Güngör’ün sözlerini Anayasa Hukuku Profesörü ve CHP İstanbul Milletvekili İbrahim Kaboğlu da değerlendirdi.

Zerrin Güngör’ün sözlerine yönelik, “Yargının saygınlığı vereceği kararlarla sağlanır. Yargıyı, Anayasa’ya ve yasalara uygun kararları saygın kılar. Yargı kararlarının eleştirilmesi onu saygınlıktan uzaklaştırmaz” diyerek değerlendiren Kaboğlu, “Örneğin YSK’nin eleştirilmesi, yanlış kararlarını düzeltmesi için gereklidir. Bir anlamda yargıyı eleştirmek bir hak değil, ödevdir” dedi.

İbrahim Ö. Kaboğlu – CHP İstanbul Milletvekili

YSK’nin son İstanbul kararını örnek gösteren Kaboğlu, “Bu kararı eleştirmemek bir görev ihmali olur, seyirci kalmak olur. Yargının saygın olması isteniyorsa bu gibi hukuk dışı kararların mutlaka eleştirilmesi gerekir” ifadelerini kullandı.

Kaboğlu, Danıştay Başkanı’nın “Yargı kararlarını eleştirirken yargı ve yargıçlar, idarenin yandaşı ya da idarenin faaliyetlerine engel çıkaran bir güç gibi değerlendirilmemelidir” sözlerine ‘yanlış’ diyerek, “Yargı ve yargıç kendini idareye göre konumlandırmaz. Yargı ve yargıç kendini hukuka göre konumlandırır. Yargının görevi kişilere değil, hukuka sadakattir” diye konuştu.

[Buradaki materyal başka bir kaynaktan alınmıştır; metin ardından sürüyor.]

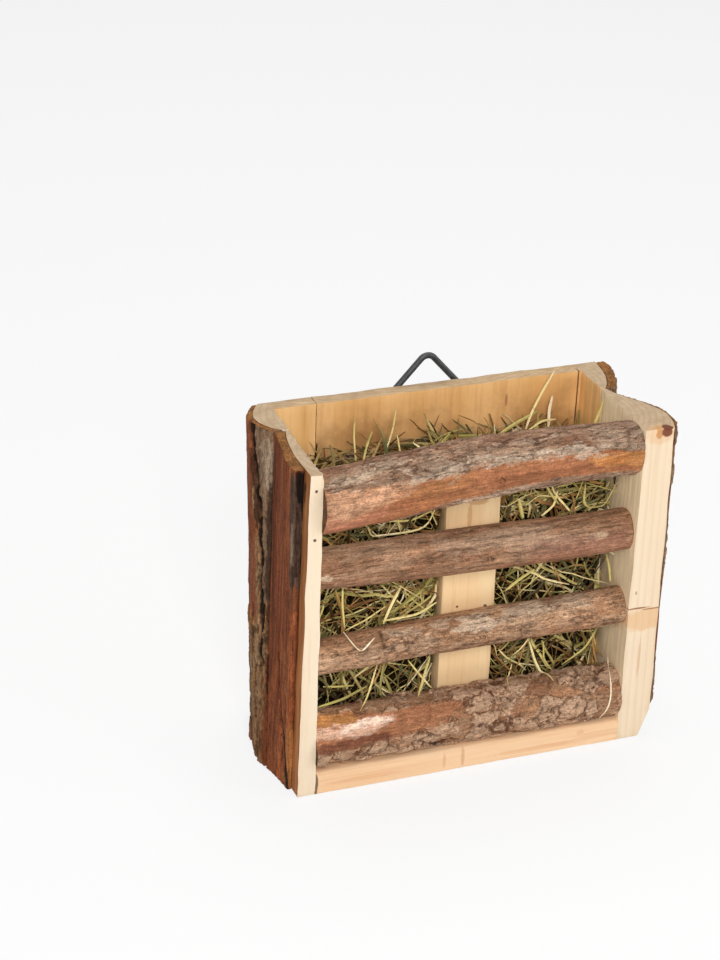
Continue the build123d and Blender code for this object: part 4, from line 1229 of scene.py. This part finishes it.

Kaboğlu, yargının sözü ve eylemi arasında tutarlılık olması gerektiğini de sözlerine ekledi:

“Bir yüksek mahkeme başkanının sözleri ve kararları arasında tutarlılık olmalıdır. Bu aynı zamanda bir tür yargı-demokrasi ilişkisinin de gereğidir.”